Definition
The three-dimensional region of airspace surrounding a navigation aid (such as a VOR or DME) within which the signal is protected from interference and meets published accuracy and reliability standards for use in instrument procedures. Inside the OSV, pilots can rely on the navigation signal for course guidance; outside it, the signal may still be receivable but is no longer guaranteed to be accurate or interference-free.
Plain English
The block of airspace around a navigation aid where its signal is officially good enough to trust. Inside this zone, the navaid works as advertised. Outside it, you might still pick up the signal, but it isn't guaranteed to be reliable.
Context Anchor
Seen in instrument procedure design and navigation aid coverage discussions, especially when a procedure depends on a ground-based signal being reliable in a certain area.
Derivation
‘Operational’ means ‘in active use’ and ‘service volume’ means the volume of airspace within which a service is provided.

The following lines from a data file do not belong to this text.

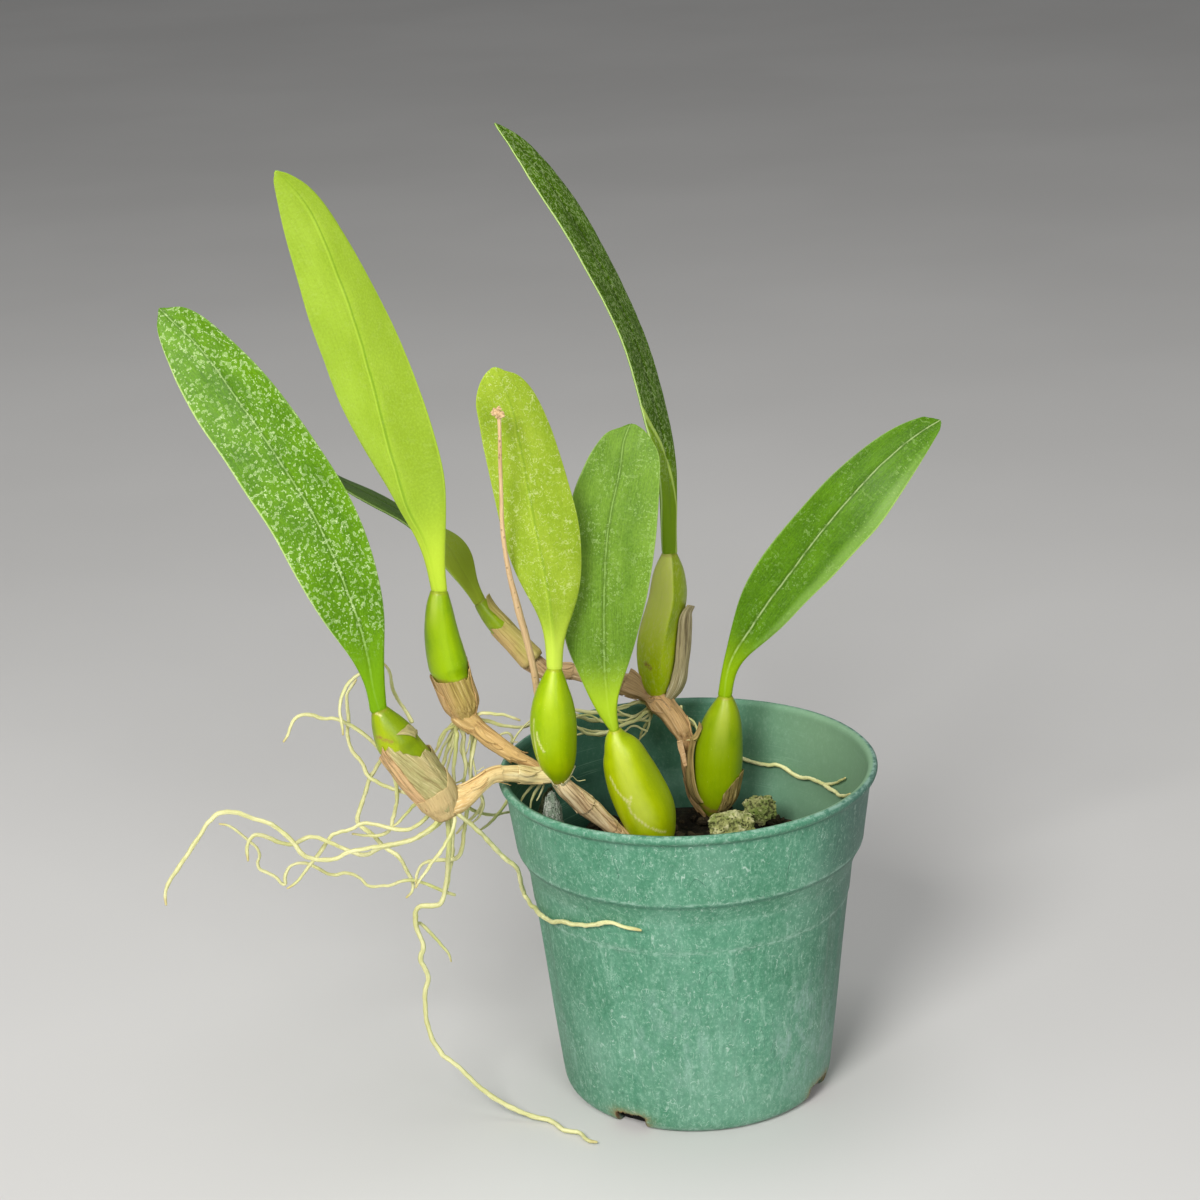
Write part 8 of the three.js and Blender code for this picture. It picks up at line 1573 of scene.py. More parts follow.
def at_depth(y0, slope=0.0, u0=0.0):
    return lambda u, w: y0 + slope * (u - u0)


def loose_sheath(sh, left, right, front, back, tone=0.5, n=60, m=34, thick=0.2, seed=1, wrinkle=0.12, curl=0.5, cover=1.0):
    """A dry sheath standing off its bulb: its near edge and its outline are lines of frame pixels, front and back the depths of the two."""
    q = np.linspace(0, 1, n)
    A = smooth_curve(lengths(np.array(left, float)) / lengths(np.array(left, float))[-1], np.array(left, float), q)
    B = smooth_curve(lengths(np.array(right, float)) / lengths(np.array(right, float))[-1], np.array(right, float), q)
    u = np.linspace(0, cover, m)
    out = np.zeros((n, m, 3))
    for i in range(n):
        for j in range(m):
            g = u[j] * math.pi / 2
            w = math.sin(min(g, math.pi / 2)) if g <= math.pi / 2 else math.sin(g)
            px = A[i] + (B[i] - A[i]) * w
            y = front + (back - front) * (1 - math.cos(g))
            d = sight(*px)
            out[i, j] = CAM + d * ((y - CAM[1]) / d[1])
    gu, gv = np.gradient(out, axis=0), np.gradient(out, axis=1)
    nor = unit(np.cross(gu, gv))
    toward = CAM - out
    flip = np.sign(np.sum(nor[:, : m // 2] * toward[:, : m // 2]))
    nor = nor * flip
    key = np.stack([np.tile(u * 3.2, (n, 1)), np.repeat(q[:, None] * 1.1, m, 1), np.full((n, m), seed + 0.4)], -1).reshape(-1, 3)
    bump = (noise3(key * np.array([2.2, 1, 1]), seed) + 0.5 * noise3(key * np.array([6, 2, 1]), seed + 1)).reshape(n, m) * wrinkle
    edge = curl * sstep(0.1, 0.0, q)[:, None] * (0.4 + 0.6 * noise3(key, seed + 3).reshape(n, m))
    outer = out + nor * (bump + edge)[..., None]
    inner = outer - nor * thick
    x = np.tile(u * 7.0, (n, 1))
    y = np.repeat((q * lengths(out[:, 0])[-1])[:, None], m, 1)
    bl = np.stack([x + seed * 2.3, x * 0, y], -1)
    bn = np.stack([np.repeat(q[:, None], m, 1), np.full((n, m), float(tone)), np.zeros((n, m))], -1)
    shell(sh, outer, inner, False, bl=bl, bn=bn, deep=np.zeros((n, m)))


def table(points, lo, hi, low_value, high_value=None):
    """An angle table: the given points, with fixed values outside them."""
    pts = [p for p in points if lo < p[0] < hi]
    return [(lo, low_value)] + pts + [(hi, low_value if high_value is None else high_value)]


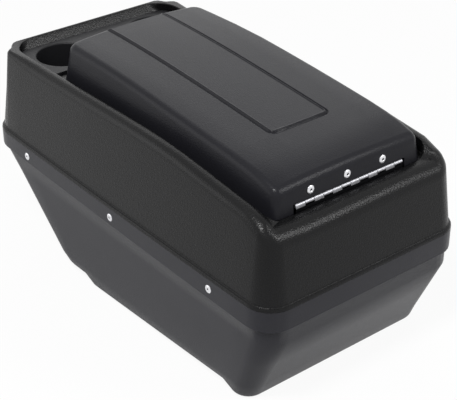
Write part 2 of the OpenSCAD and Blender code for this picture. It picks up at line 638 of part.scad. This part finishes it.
// One hinge leaf seen with its plate hanging down from the pin, with every second knuckle from start on
module leaf(start, width, rivet_h) {
    skin = knuckle_d / 2;
    difference() {
        union() {
            translate([-hinge_l / 2, -skin, -width]) cube([hinge_l, leaf_t, width - skin - fit_gap]);
            for (i = [start:2:knuckle_n - 1])
                translate([-hinge_l / 2 + i * knuckle_l + knuckle_gap / 2, 0, 0]) {
                    rotate([0, 90, 0]) cylinder(d = knuckle_d, h = knuckle_l - knuckle_gap);
                    translate([0, -skin, -skin - fit_gap])
                        cube([knuckle_l - knuckle_gap, leaf_t, skin + fit_gap]);
                }
        }
        translate([-hinge_l / 2 - 1, 0, 0]) rotate([0, 90, 0])
            cylinder(d = pin_d + 2 * pin_play, h = hinge_l + 2);
        for (i = [-1:1]) translate([i * hinge_pitch + hinge_shift, 0, -rivet_h]) rotate([90, 0, 0])
            cylinder(d = shank_d + 2 * touch, h = 10, center = true);
    }
}
module hinge_leaf_body() color("silver") translate([0, hinge_y, hinge_z]) leaf(0, leaf_w, flange_rivet_h);
module hinge_leaf_lid() color("silver") translate([0, hinge_y, hinge_z]) rotate([180 - leaf_lean, 0, 0])
    leaf(1, lid_leaf_w, lid_rivet_h);
module hinge_pin() color("silver") translate([-hinge_l / 2, hinge_y, hinge_z]) rotate([0, 90, 0])
    cylinder(d = pin_d, h = hinge_l);

module lid_rivet(i) color("silver") at_lid_wall(i) rivet(lid_grip);
module hinge_rivet(i) color("silver") at_flange(i) rivet(flange_grip);
module belt_rivet(side, i) color("silver") at_belt(side, i) rivet(belt_grip);
module lid_rivet_washers() color("silver") for (i = [-1:1]) at_lid_wall(i) washer(lid_grip);
module hinge_rivet_washers() color("silver") for (i = [-1:1]) at_flange(i) washer(flange_grip);
module belt_rivet_washers() color("silver")
    for (side = [-1, 1], i = [-1:1]) at_belt(side, i) washer(belt_grip);

upper_shell();
lower_tub();
cup_tray();
lid_shell();
hinge_leaf_lid();
hinge_leaf_body();
hinge_pin();
lid_rivet(-1);  // lid_rivet_left
lid_rivet(0);  // lid_rivet_centre
lid_rivet(1);  // lid_rivet_right
lid_rivet_washers();
hinge_rivet(-1);  // hinge_rivet_left
hinge_rivet(0);  // hinge_rivet_centre
hinge_rivet(1);  // hinge_rivet_right
hinge_rivet_washers();
belt_rivet(-1, 1);  // belt_rivet_left_front
belt_rivet(-1, 0);  // belt_rivet_left_middle
belt_rivet(-1, -1);  // belt_rivet_left_rear
belt_rivet(1, 1);  // belt_rivet_right_front
belt_rivet(1, 0);  // belt_rivet_right_middle
belt_rivet(1, -1);  // belt_rivet_right_rear
belt_rivet_washers();
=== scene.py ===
# A deep center console for a car: two formed plastic shells riveted along a belt, a hinged lid and a
# tray with two cup wells. Everything is in metres and stands on the floor at Z = 0.
from math import radians

import bmesh
import bpy
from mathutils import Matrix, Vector


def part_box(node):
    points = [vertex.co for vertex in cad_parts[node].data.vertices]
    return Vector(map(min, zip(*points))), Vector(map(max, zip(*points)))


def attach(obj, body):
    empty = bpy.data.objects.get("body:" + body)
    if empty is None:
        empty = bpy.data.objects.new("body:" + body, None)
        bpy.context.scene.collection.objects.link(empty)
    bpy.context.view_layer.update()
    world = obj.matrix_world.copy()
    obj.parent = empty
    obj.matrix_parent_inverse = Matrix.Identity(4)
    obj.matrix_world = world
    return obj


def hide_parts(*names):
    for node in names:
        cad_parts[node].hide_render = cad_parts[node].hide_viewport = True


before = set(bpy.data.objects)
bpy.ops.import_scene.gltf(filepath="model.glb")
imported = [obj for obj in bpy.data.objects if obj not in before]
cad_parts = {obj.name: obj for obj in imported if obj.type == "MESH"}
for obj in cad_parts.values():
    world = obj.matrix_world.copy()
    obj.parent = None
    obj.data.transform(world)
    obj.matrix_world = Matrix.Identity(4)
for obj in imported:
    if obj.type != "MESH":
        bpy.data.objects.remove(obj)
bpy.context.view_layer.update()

# Camera: a short telephoto, above and behind the console's left rear corner.
# Its sensor is 36 mm wide, and the picture is taken to be 457 x 400.
camera_data = bpy.data.cameras.new("camera")
camera_data.sensor_width = 36.0
camera_data.lens = 101.48
camera = bpy.data.objects.new("camera", camera_data)
camera.location = (-0.82398, -1.06695, 0.91285)
camera.rotation_euler = Vector((0.53420, 0.66973, -0.51584)).to_track_quat("-Z", "Y").to_euler()
bpy.context.scene.collection.objects.link(camera)
bpy.context.scene.camera = camera
bpy.context.scene.view_settings.view_transform = "Standard"


# Studio: white paper under and behind the object, lit by large soft boxes.
# The paper looks white to the camera and in reflections, and the lamps stay at a plain level.
def add_node(tree, kind, settings=None, links=None):
    node = tree.nodes.new(kind)
    for name, value in (settings or {}).items():
        if isinstance(name, int) or name in node.inputs:
            node.inputs[name].default_value = value
        else:
            setattr(node, name, value)
    for name, source in (links or {}).items():
        tree.links.new(source, node.inputs[name])
    return node


def linear(text, alpha=1.0):
    values = [int(text[i:i + 2], 16) / 255 for i in (0, 2, 4)]
    return [v / 12.92 if v <= 0.04045 else ((v + 0.055) / 1.055) ** 2.4 for v in values] + [alpha]


def seen_directly(tree):
    path = add_node(tree, "ShaderNodeLightPath")
    both = add_node(tree, "ShaderNodeMath", {"operation": "MAXIMUM"},
                    {0: path.outputs["Is Camera Ray"], 1: path.outputs["Is Glossy Ray"]})
    return add_node(tree, "ShaderNodeMath", {"operation": "MAXIMUM"},
                    {0: both.outputs[0], 1: path.outputs["Is Transmission Ray"]}).outputs[0]


world = bpy.data.worlds.new("studio")
bpy.context.scene.world = world
world.use_nodes = True
sky = world.node_tree
sky.nodes.clear()
seen = seen_directly(sky)
# The room's own light is a fifth of the white that is seen
strength = add_node(sky, "ShaderNodeMapRange", {"To Min": 0.2, "To Max": 1.0}, {"Value": seen})
backdrop = add_node(sky, "ShaderNodeBackground", {"Color": linear("ffffff")},
                    {"Strength": strength.outputs["Result"]})
add_node(sky, "ShaderNodeOutputWorld", links={"Surface": backdrop.outputs[0]})

paper = bpy.data.materials.new("matte_white_paper")
paper.use_nodes = True
sheet = paper.node_tree
sheet.nodes.clear()
# Paper fibres are about 1.1 mm long
fibre = add_node(sheet, "ShaderNodeTexNoise", {"Scale": 900.0},
                 {"Vector": add_node(sheet, "ShaderNodeTexCoord").outputs["Object"]})
tint = add_node(sheet, "ShaderNodeMix", {"data_type": "RGBA"}, {"Factor": fibre.outputs["Fac"]})
tint.inputs["A"].default_value = linear("eeeeee")
tint.inputs["B"].default_value = linear("f6f6f6")
matte = add_node(sheet, "ShaderNodeBsdfDiffuse", links={"Color": tint.outputs["Result"]})
white = add_node(sheet, "ShaderNodeEmission", {"Color": linear("ffffff"), "Strength": 1.0})
# The last 7 percent keeps the object's shadow on the paper
share = add_node(sheet, "ShaderNodeMath", {"operation": "MULTIPLY", 1: 0.93}, {0: seen_directly(sheet)})
look = add_node(sheet, "ShaderNodeMixShader",
                links={0: share.outputs[0], 1: matte.outputs[0], 2: white.outputs[0]})
add_node(sheet, "ShaderNodeOutputMaterial", links={"Surface": look.outputs[0]})

ground = bmesh.new()
bmesh.ops.create_grid(ground, x_segments=1, y_segments=1, size=6.0)
floor_mesh = bpy.data.meshes.new("studio_floor")
ground.to_mesh(floor_mesh)
ground.free()
floor = bpy.data.objects.new("studio_floor", floor_mesh)
floor_mesh.materials.append(paper)
bpy.context.scene.collection.objects.link(floor)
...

So OSV is literally the volume of airspace within which the navaid’s service is operationally usable.
Why Pilots Care
It defines the usable range of navigation aids, ensuring pilots know where they can safely rely on signals for instrument flight.
Grounding Statement
Picture a bubble or shaped block of airspace around a navigation aid; inside that area, the signal is approved for the intended use.
Intuition Check
Do not read volume as “amount.” Here, volume means a three-dimensional area of airspace. Do not assume any received signal is approved to use; an OSV is the area where it has been checked and approved for the operation.
Example Sentence 1
The approach was designed so the aircraft remained within the VOR’s operational service volume throughout the procedure.
Example Sentence 2
Charts indicate the OSV boundaries for each NAVAID to help plan safe routing.